The purchase price should include the dates by which the payment should be made. If there are any penalties for late payment or transfer charges, they should be indicated at this point.

Step five: Terms of purchase

The terms give details about the conditions of purchase. If one of the parties fails to meet the conditions, the purchase cannot be completed. The key terms to include can be as follows:

  • Conditions precedent
  • Disputes and dispute resolutions
  • Restrictions to the seller
  • Warranties
  • Buyer/seller representatives
  • Any other important provisions

Step six: Signatures

The two parties and their witnesses/representatives should sign the transfer of business ownership agreement. They should indicate the date when the document was signed. Once it is signed, it becomes a legal document.

Business Sale Contracts











How business sale agreements work?

When business owners wish to sell part of their entire business, they usually advertise to attract a buyer. When they are selling part of the business, it could mean they are selling any of the following:

  • Equipment
  • Furniture
  • Machinery
  • Land
  • Buildings
  • Shareholding

Some business owners may indicate the sale price but most of them do not. They wait until they get a potential buyer to disclose the rest of the key information. Once a buyer is interested, they notify the business owner through a letter known as an intent to buy letter. The letter provides the following details.

  • Buyer exclusivity
  • Buyer and seller restrictions during the purchase process
  • Value the buyer is willing to exchange
  • Detailed negotiation timelines and deal structure
  • Guarantee and warranty scope
  • Deal termination
  • Agreement modification
  • Other important details

After the seller receives the letter, it becomes the starting point for the selling process.

They agree on several things, such as:

  • Price
  • Terms
  • Structure
  • Payments

The letter of intent is what guides the two parties into the negotiation process, drawing of the purchase agreement, and closing of the deal.

Situations that can warrant a transfer of business ownership agreement

A transfer of business ownership agreement can be used in any of the following situations.

  • When selling a company name
  • When selling business machinery or furniture
  • When selling a company’s parcel of land or office
  • When the business wants to sell its list of customers

The agreement protects the buyer and is a promise that the business is in good condition. If the business is not performing well, the seller may decide to sell it on as is where is basis.

Business Takeover Agreements











What next after signing the transfer of business ownership agreement?

After the purchaser signs the transfer of business ownership agreement, other steps must follow for the deal to be called complete. Several deliverables must follow.
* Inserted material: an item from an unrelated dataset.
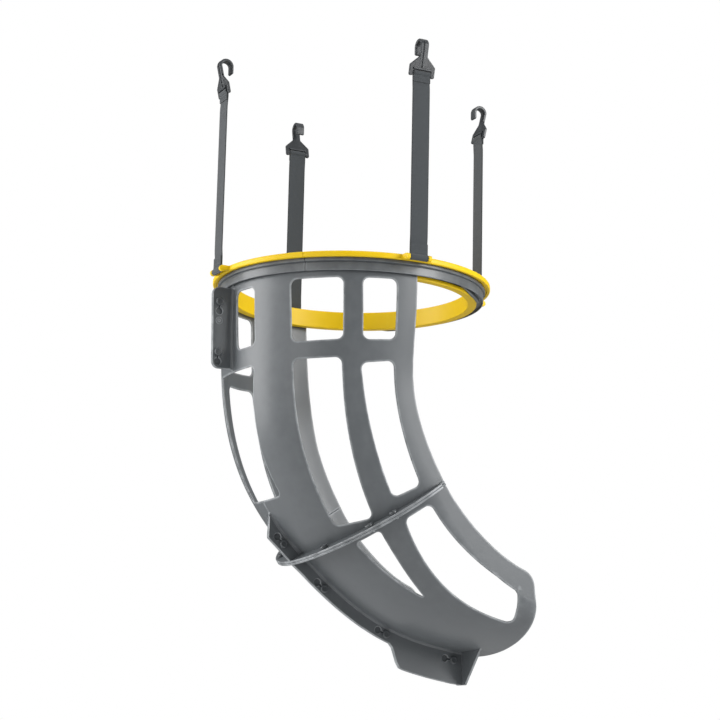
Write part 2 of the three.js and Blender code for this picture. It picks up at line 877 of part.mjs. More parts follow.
function collarHoles(body) {
  let drilled = body;
  for (const [down, across] of collarStudPlaces()) {
    const length = flangeThick * 4;
    const radius = studShankRadius + clearance;
    const hole = new THREE.CylinderGeometry(radius, radius, length, roundSides);
    hole.rotateX(quarterTurn);
    hole.translate(down, across, 0);
    drilled = drilled.subtract(solid(toCollar(hole, 0)));
  }
  return drilled;
}

function upperPanel() {
  let body = plateXZ(seamFlange(), -flangeThick - clearance / 2, -clearance / 2)
    .add(plateXZ(kiteFlange(), -flangeThick - clearance / 2, -clearance / 2))
    .add(collarPlate(-1))
    .subtract(upperCore);
  body = body.add(shell(upperRun));
  body = body.intersect(rightSide).intersect(collarBlock(-1));
  const windows = [keelSlotShares, middleSlotShares, sideSlotShares, middleWindowShares, sideWindowShares];
  for (const shares of windows) {
    body = body.subtract(windowCutter(upperRun, shares, windowRound));
  }
  body = body.subtract(windowCutter(upperRun, notchShares, notchRound));
  return collarHoles(body);
}

// What the rounding takes off the corner between the free edge and the outlet
function outletCorner() {
  const corner = lowerEdge.v3;
  const back = lowerEdge.getTangent(1).multiplyScalar(-outletRound);
  const down = lowerKeel.v3.clone().sub(corner).setLength(outletRound);
  const from = corner.clone().add(back);
  const to = corner.clone().add(down);
  const past = corner.clone().sub(back).sub(down);
  const shape = new THREE.Shape();
  shape.moveTo(from.x, from.y);
  shape.quadraticCurveTo(corner.x, corner.y, to.x, to.y);
  shape.lineTo(past.x, past.y);
  shape.closePath();
  return plateXZ(shape, -outletHalfWidth - cutOverrun, -outletHalfWidth + cutOverrun);
}

function lowerPanel() {
  let body = plateXZ(keelFlange(), -flangeThick - clearance / 2, -clearance / 2)
    .add(collarPlate(1))
    .add(gusset())
    .subtract(lowerCore);
  body = body.add(shell(lowerRun));
  body = body.intersect(rightSide).intersect(collarBlock(1)).subtract(outletCorner());
  body = body.subtract(windowCutter(lowerRun, sliverShares, sliverRound, sliverTipRound));
  body = body.subtract(windowCutter(lowerRun, outletWindowShares, windowRound));
  return collarHoles(body);
}

function collarStuds() {
  return collarStudPlaces().map(([down, across]) => {
    const geometry = studGeometry();
    geometry.rotateX(quarterTurn);
    geometry.translate(down, across, 0);
    return geometryOf(solid(toCollar(geometry, flangeThick + clearance / 2)));
  });
}

// Straps: webbing with a sewn loop at each end, seen from its edge

function strap() {
  const lowCentre = strapBarZ;
  const highCentre = strapBarZ + strapLength;
  const lowInner = strapBarRadius + clearance;
  const highInner = hookBarRadius + clearance;
  const half = strapThick / 2;
  const sewn = strapThick;
  const shape = new THREE.Shape();
  const lowOuter = lowInner + strapThick;
  const highOuter = highInner + strapThick;
  const lowReach = Math.sqrt(lowOuter ** 2 - sewn ** 2);
  const highReach = Math.sqrt(highOuter ** 2 - sewn ** 2);
  shape.moveTo(strapBarAt + sewn, highCentre - highReach);
  const highStart = Math.atan2(-highReach, sewn);
  shape.absarc(strapBarAt, highCentre, highOuter, highStart, Math.PI - highStart, false);
  shape.lineTo(strapBarAt - sewn, highCentre - sewnLength);
  shape.lineTo(strapBarAt - half, highCentre - sewnLength - strapThick);
  shape.lineTo(strapBarAt - half, lowCentre + sewnLength + strapThick);
  shape.lineTo(strapBarAt - sewn, lowCentre + sewnLength);
  const lowStart = Math.atan2(lowReach, -sewn);
  shape.absarc(strapBarAt, lowCentre, lowOuter, lowStart, Math.PI * 3 - lowStart, false);
  shape.lineTo(strapBarAt + sewn, lowCentre + sewnLength);
  shape.lineTo(strapBarAt + half, lowCentre + sewnLength + strapThick);
  shape.lineTo(strapBarAt + half, highCentre - sewnLength - strapThick);
  shape.lineTo(strapBarAt + sewn, highCentre - sewnLength);
  for (const [centre, radius] of [[lowCentre, lowInner], [highCentre, highInner]]) {
    const hole = new THREE.Path();
    hole.absarc(strapBarAt, centre, radius, 0, Math.PI * 2, true);
    shape.holes.push(hole);
  }
  return geometryOf(plateXZ(shape, -strapWidth / 2, strapWidth / 2));
}

// Hooks: drawn with x outwards and y up from the middle of the bar

const hookLean = Math.atan2(hookBendRadius, hookCentreRise);

function hookStrip() {
  const half = hookStripThick / 2;
  const bendZ = hookCentreRise;
  const outer = hookBendRadius + half;
  const inner = hookBendRadius - half;
  const foot = hookSquareHeight;
  const footX = Math.tan(hookLean) * foot;
  const tipZ = bendZ - hookTipLength;
  const shape = new THREE.Shape();
  shape.moveTo(footX + half, foot);
  shape.lineTo(outer, bendZ);
  shape.absarc(0, bendZ, outer, 0, Math.PI, false);
  shape.lineTo(-outer, tipZ);
  shape.absarc(-hookBendRadius, tipZ, half, Math.PI, Math.PI * 2, false);
  shape.lineTo(-inner, bendZ);
  shape.absarc(0, bendZ, inner, Math.PI, 0, true);
  shape.lineTo(footX - half, foot);
  return shape;
}

function hookPlate() {
  const half = strapWidth / 2 + strapSideGap + hookEarWidth;
  const slotHalf = strapWidth / 2 + strapSideGap;
  const neck = hookStripWidth / 2;
  const slotTop = hookSlotHeight;
  return polygon([
    [-half, -hookEarDrop],
    [-slotHalf, -hookEarDrop],
    [-slotHalf, slotTop],
    [slotHalf, slotTop],
    [slotHalf, -hookEarDrop],
    [half, -hookEarDrop],
    [half, hookSquareHeight],
    [neck, hookShoulderHeight],
    [-neck, hookShoulderHeight],
    [-half, hookSquareHeight],
  ]);
}

function hook() {
  const barZ = strapBarZ + strapLength;
  const plate = new THREE.ExtrudeGeometry(hookPlate(), { depth: hookPlateThick, bevelEnabled: false });
  plate.translate(0, 0, -hookPlateThick / 2);
  plate.rotateX(quarterTurn);
  plate.rotateZ(quarterTurn);
  plate.rotateY(hookLean);
  const lipLength = strapWidth + strapSideGap * 2;
  const barLength = lipLength + hookEarWidth;
  const bar = new THREE.CylinderGeometry(hookBarRadius, hookBarRadius, barLength, roundSides);
  const ribLength = hookCentreRise - hookSlotHeight;
  const rib = new THREE.BoxGeometry(hookRibHeight * 2, hookRibWidth, ribLength);
  rib.translate(hookPlateThick / 2, 0, hookSlotHeight + ribLength / 2);
  rib.rotateY(hookLean);
  const lip = new THREE.BoxGeometry(hookPlateThick + hookLipProud * 2, lipLength, hookLipHeight);
  lip.translate(0, 0, hookSlotHeight + hookLipHeight / 2);
  lip.rotateY(hookLean);
  const body = plateXZ(hookStrip(), -hookStripWidth / 2, hookStripWidth / 2)
    .add(solid(plate))
    .add(solid(bar))
    .add(solid(rib))
    .add(solid(lip));
  const geometry = geometryOf(body);
  geometry.translate(strapBarAt, 0, barZ);
  return geometry;
}

// The part

const sides = ['front', 'left', 'rear', 'right'];
const fixedGeometry = fixedQuadrant();
const strapGeometry = strap();
const hookGeometry = hook();
const tonguesOn = { front: [1, -1], left: [], rear: [], right: [] };

sides.forEach((side, i) => {
  const turn = quarterTurn * i;
  addMesh(`fixed_ring_${side}`, fixedGeometry, yellow, turn);
  addMesh(`turning_ring_${side}`, turningQuadrant(tonguesOn[side]), grey, turn);
  addMesh(`strap_${side}`, strapGeometry, webbing, turn);
  addMesh(`hook_${side}`, hookGeometry, hookGrey, turn);
});

const downward = new THREE.Vector2(0, -1);
const upperBody = upperPanel();
const lowerBody = lowerPanel();
let upperRight = upperBody;
for (const point of seamStudPoints) {
  upperRight = upperRight.subtract(keyhole(point, downward));
}
upperRight = upperRight.subtract(keyhole(kiteStudPoint, upperKeel.getTangent(kiteStud.share).negate()));
let lowerRight = lowerBody;
keelStudPoints.forEach((point, i) => {
  const towards = lowerKeel.getTangent(keelStudSeats[i].share).negate();
  lowerRight = lowerRight.subtract(keyhole(point, towards));
});
const studHole = studShankRadius + clearance;
const upperLeft = drill(upperBody, [...seamStudPoints, kiteStudPoint], studHole);
const lowerLeft = drill(lowerBody, keelStudPoints, studHole);
addMesh('chute_upper_right', geometryOf(upperRight), chuteGrey);
addMesh('chute_upper_left', mirrored(geometryOf(upperLeft)), chuteGrey);
addMesh('chute_lower_right', geometryOf(lowerRight), chuteGrey);
addMesh('chute_lower_left', mirrored(geometryOf(lowerLeft)), chuteGrey);

seamStudPoints.forEach((point, i) => {
  addMesh(`seam_stud_${i + 1}`, seamStud(point), studGrey);
});
[kiteStudPoint, ...keelStudPoints].forEach((point, i) => {
  addMesh(`keel_stud_${i + 1}`, seamStud(point), studGrey);
});
collarStuds().forEach((geometry, i) => {
  addMesh(`collar_stud_right_${i + 1}`, geometry, studGrey);
  addMesh(`collar_stud_left_${i + 1}`, mirrored(geometry), studGrey);
});

export default part;
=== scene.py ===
# %% [markdown]
# A basketball return chute hangs under a hoop on four webbing straps. A yellow ring carries a grey
# turning ring, and a slotted plastic chute hangs from that and sends the ball back to the shooter.
# The frame that the first cell loads is the measured model: every piece made here goes where it says.

# %% Load the frame
import math
import bpy
import numpy as np
from mathutils import Matrix, Vector
from mathutils.geometry import delaunay_2d_cdt


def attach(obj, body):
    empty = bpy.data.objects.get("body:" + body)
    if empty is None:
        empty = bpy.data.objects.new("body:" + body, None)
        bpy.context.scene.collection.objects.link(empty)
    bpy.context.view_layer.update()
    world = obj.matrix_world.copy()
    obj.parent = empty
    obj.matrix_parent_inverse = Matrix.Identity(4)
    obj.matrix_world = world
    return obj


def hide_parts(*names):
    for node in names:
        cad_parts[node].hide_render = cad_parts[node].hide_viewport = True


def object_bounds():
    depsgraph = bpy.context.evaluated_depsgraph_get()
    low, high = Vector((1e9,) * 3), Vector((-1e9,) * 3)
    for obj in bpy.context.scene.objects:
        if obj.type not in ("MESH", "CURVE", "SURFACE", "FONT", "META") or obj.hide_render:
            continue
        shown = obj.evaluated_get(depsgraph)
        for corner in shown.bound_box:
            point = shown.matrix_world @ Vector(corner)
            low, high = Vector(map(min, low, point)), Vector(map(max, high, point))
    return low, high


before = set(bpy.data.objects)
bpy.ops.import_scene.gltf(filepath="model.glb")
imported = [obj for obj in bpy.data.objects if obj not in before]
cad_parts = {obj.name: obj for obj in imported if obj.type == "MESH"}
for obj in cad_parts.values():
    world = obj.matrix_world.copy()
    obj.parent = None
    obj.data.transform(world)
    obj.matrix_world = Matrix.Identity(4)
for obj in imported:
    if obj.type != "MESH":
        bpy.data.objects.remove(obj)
CAD_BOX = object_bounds()
QUARTER = math.pi / 2
SIDES = ("front", "left", "rear", "right")
WHITE = (1, 1, 1, 1)


def in_scene(thing):
    """Puts an object into the scene and hands it back."""
    bpy.context.scene.collection.objects.link(thing)
    return thing


def mesh_object(name, points, faces=()):
    mesh = bpy.data.meshes.new(name)
    mesh.from_pydata([tuple(p) for p in points], [], [tuple(int(i) for i in f) for f in faces])
    return bpy.data.objects.new(name, mesh)


# %% [markdown]
# The camera stands low and looks up a little, as the photograph was taken. A long lens keeps the
# ring's far side nearly as large as its near side. Its place was measured from the ring's outline.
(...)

  • Payments. The buyer must make all the payments as per the agreement. They must make the first deposit within the dates agreed and do the installments within the due date of each. If they fail to make the payments, the agreement can be revoked before a lawyer in court. Once it is revoked, the seller must refund the monies already received minus the penalties and legal fees.
  • Items delivery. The seller must make sure every item involved in the sale is delivered to the buyer. If there are real estate properties involved, the seller must effect the transfers within the agreed time. All machinery located elsewhere must be moved to the agreed place. The agreement might have stated it is the buyer who will move them. However, the seller must cooperate to help with identifying the equipment.
  • Signing of documents. Other documents need to be signed once every agreement in the business takeover agreement has been fulfilled. On the part of the seller, they will sign documents that show they have received their full payment. On the other hand, the buyer will sign documents that show all the assets have been transferred into their name. This is the point where the entire selling process ends. The parties may decide to visit a lawyer to close the selling/purchase deal.